SAN FRANCISCO (BCN) - A new engineering report has found that the Millennium Tower remains safe in the event an earthquake, but members of the San Francisco Board of Supervisors today expressed dissatisfaction with the slow pace of efforts to fix the sinking, leaning skyscraper and figure out what went wrong.
The report by an expert engineering panel, released by the city administrator's office this week, found that the 58-story luxury high-rise at 301 Mission St., which was completed in 2009, should survive a major earthquake.
However the building, which has sunk 17 inches and developed a lean of 14 inches to the west and 6 inches to the north at the top, has continued to sink at a rate of around 1 inch a year since 2010, the report found.
"...Our professional opinion is that the foundation settlement experienced by the Tower has not appreciatively affected the safety of the building at this time," the report states.
"However, because the structure is still settling, continued monitoring and further study of the cause of the settlements is recommended to allow a better understanding of maximum future settlement."
At a hearing today, City Administrator Naomi Kelly said that the developer and homeowner's association, who are currently locked in litigation, have not yet come forward with proposals to fix the settlement problem.
The city is monitoring the situation, and also working to review safety standards and regulations around tall buildings in the city, Kelly said.
However, an evaluation of other tall buildings in the area has not been completed.
"We are moving forward to ensure that all tall buildings in this area are designed and constructed as safely as modern engineering allows," Kelly said.

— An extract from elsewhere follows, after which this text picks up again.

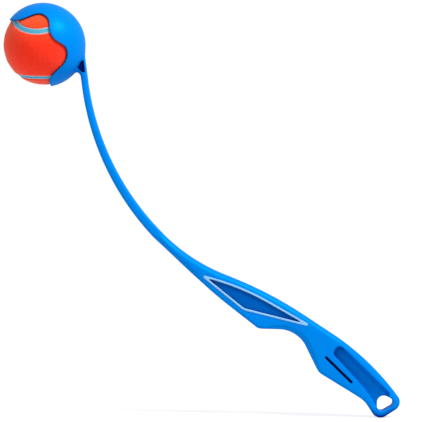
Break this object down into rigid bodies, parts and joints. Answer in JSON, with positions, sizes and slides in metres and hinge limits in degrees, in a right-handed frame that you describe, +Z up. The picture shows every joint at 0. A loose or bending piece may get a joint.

Since the first reports emerged last summer that the Millennium Tower was settling more than expected, the building has become the subject of a series of interrelated lawsuits.
The developer and the Transbay Joint Powers Authority, which is building the Transbay Terminal next door, have each blamed the other for the building's woes.
The Board of Supervisors has also held a series of hearings at the instigation of Supervisor Aaron Peskin, seeking to determine not just what caused the problems but why city building officials failed to learn about them or take action sooner.
Supervisors today expressed frustration that the report did not reach a conclusion about the future of the building, and pressed Stanford professor Greg Deierlein about the causes of the settlement.
"If we can figure out what went wrong and how it went wrong we can figure out how to prevent it in the future," Peskin said.
Deierlein, however, declined to specify, saying that there were multiple factors that could contribute including the nature of the soils on which the building sits, the groundwater table and the design of the foundation.
"I realize that there are all these layers of litigation, but I feel like we're going around in circles," Board President London Breed said today, expressing frustration at the lack of clear answers. "We should be farther along than we currently are."